# Aim
Using the data below, output the first line and every line after it up to and including the line containing "bm: The mesh that the section goes", exactly as written and with nothing added.

***

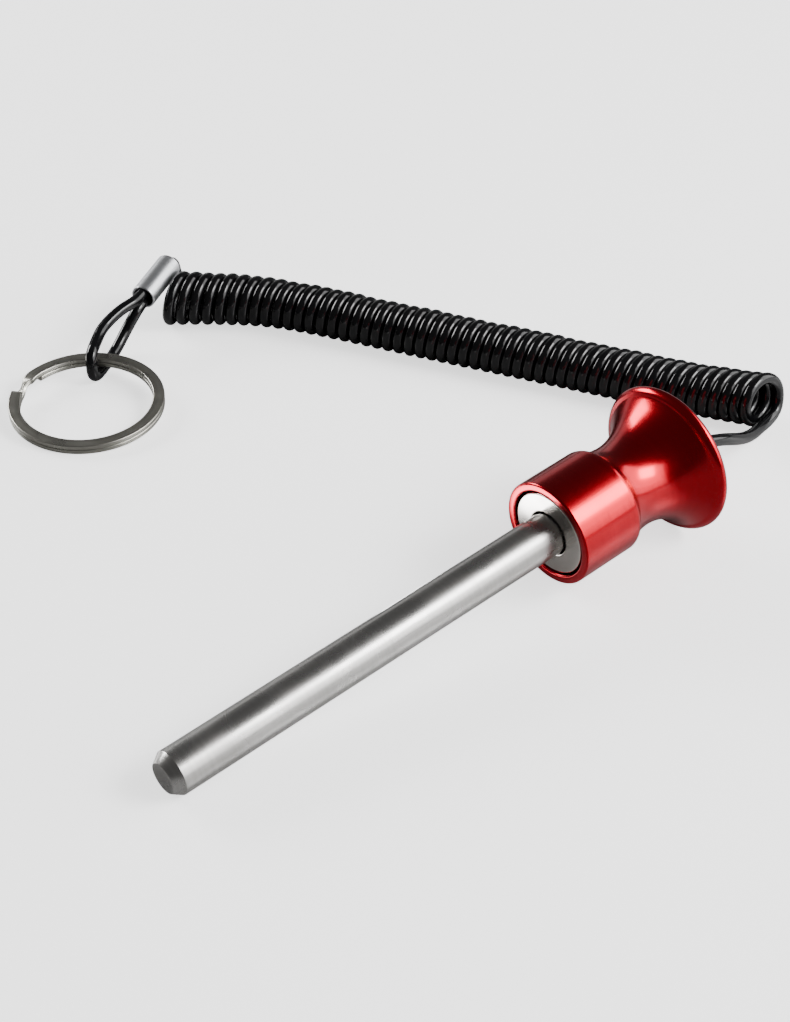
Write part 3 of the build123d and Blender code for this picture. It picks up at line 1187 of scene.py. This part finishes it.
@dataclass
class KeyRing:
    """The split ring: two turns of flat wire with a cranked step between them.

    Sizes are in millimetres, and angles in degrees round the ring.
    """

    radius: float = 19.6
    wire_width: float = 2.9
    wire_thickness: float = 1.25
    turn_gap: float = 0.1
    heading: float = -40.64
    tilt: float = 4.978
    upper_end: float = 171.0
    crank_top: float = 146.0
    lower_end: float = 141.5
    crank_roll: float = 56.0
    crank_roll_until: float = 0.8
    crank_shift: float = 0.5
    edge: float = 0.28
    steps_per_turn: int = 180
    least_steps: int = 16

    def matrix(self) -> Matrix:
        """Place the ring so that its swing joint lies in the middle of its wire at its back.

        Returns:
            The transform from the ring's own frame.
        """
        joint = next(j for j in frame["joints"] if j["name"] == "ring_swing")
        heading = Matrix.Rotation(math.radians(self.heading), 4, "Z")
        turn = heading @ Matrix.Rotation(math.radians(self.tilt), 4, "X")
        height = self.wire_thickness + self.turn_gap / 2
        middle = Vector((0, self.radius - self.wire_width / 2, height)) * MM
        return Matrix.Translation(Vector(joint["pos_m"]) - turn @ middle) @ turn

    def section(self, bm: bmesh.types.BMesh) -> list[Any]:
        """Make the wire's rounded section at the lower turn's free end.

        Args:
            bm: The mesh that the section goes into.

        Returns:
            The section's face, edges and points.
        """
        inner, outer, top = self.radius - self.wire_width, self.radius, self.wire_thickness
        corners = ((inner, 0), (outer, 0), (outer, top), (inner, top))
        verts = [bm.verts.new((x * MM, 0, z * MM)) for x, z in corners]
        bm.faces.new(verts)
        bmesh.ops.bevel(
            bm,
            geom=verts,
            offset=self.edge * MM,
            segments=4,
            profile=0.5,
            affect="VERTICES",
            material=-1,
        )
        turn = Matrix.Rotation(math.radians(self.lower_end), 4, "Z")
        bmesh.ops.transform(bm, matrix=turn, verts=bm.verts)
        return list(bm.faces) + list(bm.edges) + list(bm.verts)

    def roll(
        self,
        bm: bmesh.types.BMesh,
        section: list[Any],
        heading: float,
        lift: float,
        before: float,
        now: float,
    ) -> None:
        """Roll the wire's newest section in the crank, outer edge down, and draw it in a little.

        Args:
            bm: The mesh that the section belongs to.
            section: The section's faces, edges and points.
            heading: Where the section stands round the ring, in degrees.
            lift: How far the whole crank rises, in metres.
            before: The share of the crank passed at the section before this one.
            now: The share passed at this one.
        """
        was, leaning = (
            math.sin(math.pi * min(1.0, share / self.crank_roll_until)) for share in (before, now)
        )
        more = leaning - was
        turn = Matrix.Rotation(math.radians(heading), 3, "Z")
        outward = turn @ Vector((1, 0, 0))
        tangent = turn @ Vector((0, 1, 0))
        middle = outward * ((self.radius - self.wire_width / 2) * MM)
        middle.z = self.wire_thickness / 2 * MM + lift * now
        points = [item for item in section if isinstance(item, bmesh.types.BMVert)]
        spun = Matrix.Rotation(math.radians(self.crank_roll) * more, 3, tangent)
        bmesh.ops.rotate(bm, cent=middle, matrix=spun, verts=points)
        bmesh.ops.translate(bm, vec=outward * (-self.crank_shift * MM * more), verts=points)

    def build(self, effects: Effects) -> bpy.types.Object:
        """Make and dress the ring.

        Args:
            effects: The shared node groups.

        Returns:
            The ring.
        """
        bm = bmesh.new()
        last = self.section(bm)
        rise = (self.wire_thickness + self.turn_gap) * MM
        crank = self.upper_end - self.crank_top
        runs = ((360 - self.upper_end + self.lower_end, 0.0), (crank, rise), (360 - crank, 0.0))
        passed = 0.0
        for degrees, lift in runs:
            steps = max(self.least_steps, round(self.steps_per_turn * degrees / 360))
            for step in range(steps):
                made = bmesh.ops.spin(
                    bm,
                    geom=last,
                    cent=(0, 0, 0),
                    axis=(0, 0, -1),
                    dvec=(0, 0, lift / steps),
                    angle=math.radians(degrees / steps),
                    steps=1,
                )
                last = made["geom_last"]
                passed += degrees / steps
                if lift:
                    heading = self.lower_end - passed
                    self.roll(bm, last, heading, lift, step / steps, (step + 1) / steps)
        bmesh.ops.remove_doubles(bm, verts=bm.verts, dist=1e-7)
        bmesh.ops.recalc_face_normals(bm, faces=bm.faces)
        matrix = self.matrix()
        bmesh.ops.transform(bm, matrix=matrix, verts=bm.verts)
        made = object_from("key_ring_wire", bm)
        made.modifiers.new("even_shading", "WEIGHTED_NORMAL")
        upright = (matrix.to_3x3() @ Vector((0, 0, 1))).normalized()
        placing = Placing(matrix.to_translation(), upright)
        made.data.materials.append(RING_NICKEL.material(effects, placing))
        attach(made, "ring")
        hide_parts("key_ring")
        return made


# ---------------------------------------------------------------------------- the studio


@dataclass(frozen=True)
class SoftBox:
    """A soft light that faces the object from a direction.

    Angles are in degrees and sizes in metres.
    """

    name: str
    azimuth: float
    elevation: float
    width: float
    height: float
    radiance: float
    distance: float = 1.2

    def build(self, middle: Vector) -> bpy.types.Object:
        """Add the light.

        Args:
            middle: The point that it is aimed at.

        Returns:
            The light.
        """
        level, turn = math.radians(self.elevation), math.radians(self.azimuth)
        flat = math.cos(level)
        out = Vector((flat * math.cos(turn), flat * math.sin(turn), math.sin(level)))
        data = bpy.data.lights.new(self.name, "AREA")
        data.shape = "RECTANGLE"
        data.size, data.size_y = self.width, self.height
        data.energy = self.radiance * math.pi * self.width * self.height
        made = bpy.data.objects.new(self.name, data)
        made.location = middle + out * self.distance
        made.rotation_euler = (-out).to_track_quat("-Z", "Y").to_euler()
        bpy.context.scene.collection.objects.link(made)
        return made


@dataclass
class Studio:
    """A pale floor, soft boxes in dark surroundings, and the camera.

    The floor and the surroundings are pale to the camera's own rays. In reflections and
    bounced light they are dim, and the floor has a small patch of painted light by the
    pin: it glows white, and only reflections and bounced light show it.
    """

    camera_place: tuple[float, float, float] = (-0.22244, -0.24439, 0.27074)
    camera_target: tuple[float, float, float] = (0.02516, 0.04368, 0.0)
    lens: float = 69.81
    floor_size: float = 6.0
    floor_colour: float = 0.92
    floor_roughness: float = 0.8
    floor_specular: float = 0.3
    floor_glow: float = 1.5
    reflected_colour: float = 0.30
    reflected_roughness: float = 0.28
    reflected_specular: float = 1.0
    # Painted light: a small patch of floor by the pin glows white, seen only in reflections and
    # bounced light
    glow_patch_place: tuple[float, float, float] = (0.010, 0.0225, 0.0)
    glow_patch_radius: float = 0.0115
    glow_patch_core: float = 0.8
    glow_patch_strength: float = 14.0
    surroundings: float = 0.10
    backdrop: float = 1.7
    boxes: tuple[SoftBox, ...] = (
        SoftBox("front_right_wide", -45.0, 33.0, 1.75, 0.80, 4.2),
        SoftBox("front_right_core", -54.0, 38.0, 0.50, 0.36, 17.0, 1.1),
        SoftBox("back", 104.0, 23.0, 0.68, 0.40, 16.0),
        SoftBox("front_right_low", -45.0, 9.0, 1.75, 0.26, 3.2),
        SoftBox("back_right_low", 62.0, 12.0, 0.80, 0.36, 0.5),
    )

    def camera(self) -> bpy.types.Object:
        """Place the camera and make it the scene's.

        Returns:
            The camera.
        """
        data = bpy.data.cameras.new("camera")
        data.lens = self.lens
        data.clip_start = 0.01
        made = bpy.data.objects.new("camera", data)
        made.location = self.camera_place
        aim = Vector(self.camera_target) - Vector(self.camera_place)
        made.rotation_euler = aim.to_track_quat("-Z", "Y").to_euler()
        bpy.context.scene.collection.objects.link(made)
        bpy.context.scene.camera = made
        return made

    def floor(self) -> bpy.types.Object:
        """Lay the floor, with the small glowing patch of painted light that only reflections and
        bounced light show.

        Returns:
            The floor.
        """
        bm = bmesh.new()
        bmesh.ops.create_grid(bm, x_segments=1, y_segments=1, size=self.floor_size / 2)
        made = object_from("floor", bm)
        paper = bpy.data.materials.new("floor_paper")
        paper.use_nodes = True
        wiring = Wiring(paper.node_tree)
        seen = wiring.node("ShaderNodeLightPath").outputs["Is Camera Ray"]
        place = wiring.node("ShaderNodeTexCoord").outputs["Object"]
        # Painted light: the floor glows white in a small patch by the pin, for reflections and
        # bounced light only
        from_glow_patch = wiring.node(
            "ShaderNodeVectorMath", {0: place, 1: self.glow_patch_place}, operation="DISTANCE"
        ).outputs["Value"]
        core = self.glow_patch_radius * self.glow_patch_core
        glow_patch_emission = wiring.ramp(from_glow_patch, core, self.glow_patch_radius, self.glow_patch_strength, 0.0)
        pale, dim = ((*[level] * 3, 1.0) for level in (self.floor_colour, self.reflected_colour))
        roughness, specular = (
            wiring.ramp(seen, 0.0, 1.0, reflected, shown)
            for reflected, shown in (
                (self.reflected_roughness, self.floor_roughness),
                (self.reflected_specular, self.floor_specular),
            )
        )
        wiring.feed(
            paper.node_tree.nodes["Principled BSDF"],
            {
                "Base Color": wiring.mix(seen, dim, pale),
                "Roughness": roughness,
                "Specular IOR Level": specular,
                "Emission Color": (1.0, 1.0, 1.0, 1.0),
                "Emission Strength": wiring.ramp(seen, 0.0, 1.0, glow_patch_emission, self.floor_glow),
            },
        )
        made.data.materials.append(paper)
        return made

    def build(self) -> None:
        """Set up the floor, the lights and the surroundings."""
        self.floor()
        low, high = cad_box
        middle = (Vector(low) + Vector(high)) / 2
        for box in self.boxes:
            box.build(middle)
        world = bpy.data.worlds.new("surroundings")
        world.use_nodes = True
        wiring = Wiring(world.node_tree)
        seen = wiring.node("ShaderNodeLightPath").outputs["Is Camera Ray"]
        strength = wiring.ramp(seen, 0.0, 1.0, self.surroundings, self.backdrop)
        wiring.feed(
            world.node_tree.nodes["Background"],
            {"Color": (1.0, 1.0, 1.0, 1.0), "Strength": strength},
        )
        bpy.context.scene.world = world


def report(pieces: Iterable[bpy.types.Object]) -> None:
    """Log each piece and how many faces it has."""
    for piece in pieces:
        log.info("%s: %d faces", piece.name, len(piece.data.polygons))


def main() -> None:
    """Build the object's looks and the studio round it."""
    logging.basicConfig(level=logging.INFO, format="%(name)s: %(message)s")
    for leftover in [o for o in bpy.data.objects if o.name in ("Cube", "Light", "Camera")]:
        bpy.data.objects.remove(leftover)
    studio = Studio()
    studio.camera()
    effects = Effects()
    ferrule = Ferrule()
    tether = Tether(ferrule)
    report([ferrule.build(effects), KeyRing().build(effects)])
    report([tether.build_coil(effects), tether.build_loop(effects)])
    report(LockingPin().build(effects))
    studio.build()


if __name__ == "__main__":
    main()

***

# Solved exercise
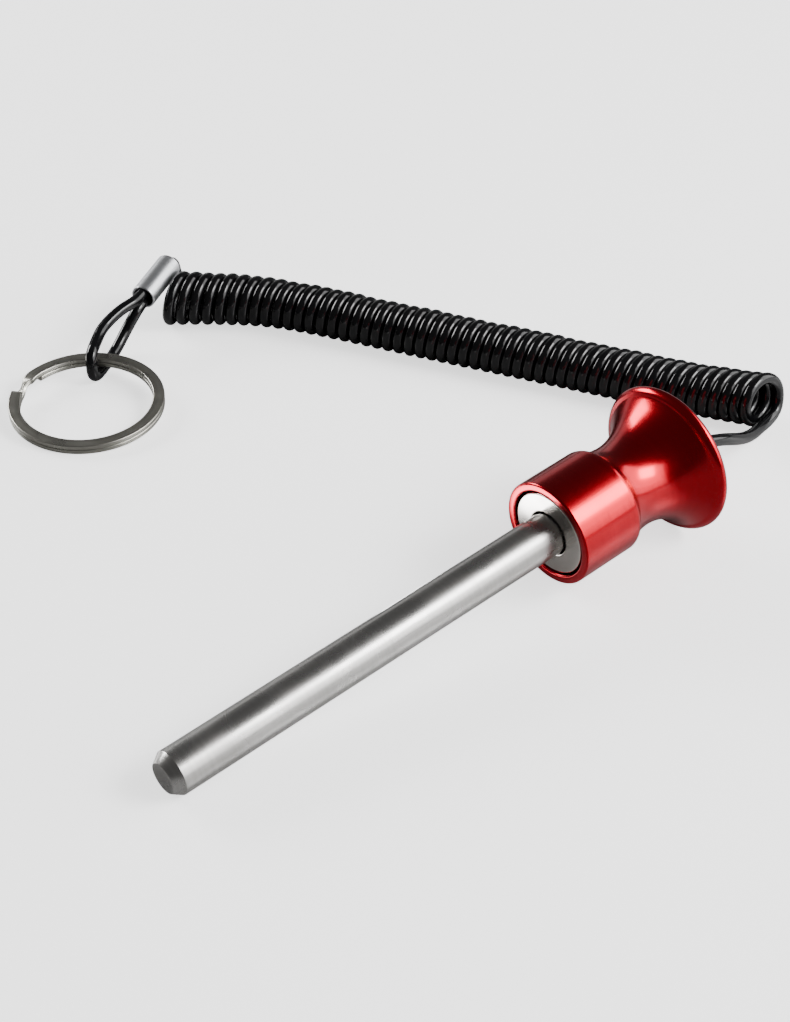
Write part 3 of the build123d and Blender code for this picture. It picks up at line 1187 of scene.py. This part finishes it.
@dataclass
class KeyRing:
    """The split ring: two turns of flat wire with a cranked step between them.

    Sizes are in millimetres, and angles in degrees round the ring.
    """

    radius: float = 19.6
    wire_width: float = 2.9
    wire_thickness: float = 1.25
    turn_gap: float = 0.1
    heading: float = -40.64
    tilt: float = 4.978
    upper_end: float = 171.0
    crank_top: float = 146.0
    lower_end: float = 141.5
    crank_roll: float = 56.0
    crank_roll_until: float = 0.8
    crank_shift: float = 0.5
    edge: float = 0.28
    steps_per_turn: int = 180
    least_steps: int = 16

    def matrix(self) -> Matrix:
        """Place the ring so that its swing joint lies in the middle of its wire at its back.

        Returns:
            The transform from the ring's own frame.
        """
        joint = next(j for j in frame["joints"] if j["name"] == "ring_swing")
        heading = Matrix.Rotation(math.radians(self.heading), 4, "Z")
        turn = heading @ Matrix.Rotation(math.radians(self.tilt), 4, "X")
        height = self.wire_thickness + self.turn_gap / 2
        middle = Vector((0, self.radius - self.wire_width / 2, height)) * MM
        return Matrix.Translation(Vector(joint["pos_m"]) - turn @ middle) @ turn

    def section(self, bm: bmesh.types.BMesh) -> list[Any]:
        """Make the wire's rounded section at the lower turn's free end.

        Args:
            bm: The mesh that the section goes into.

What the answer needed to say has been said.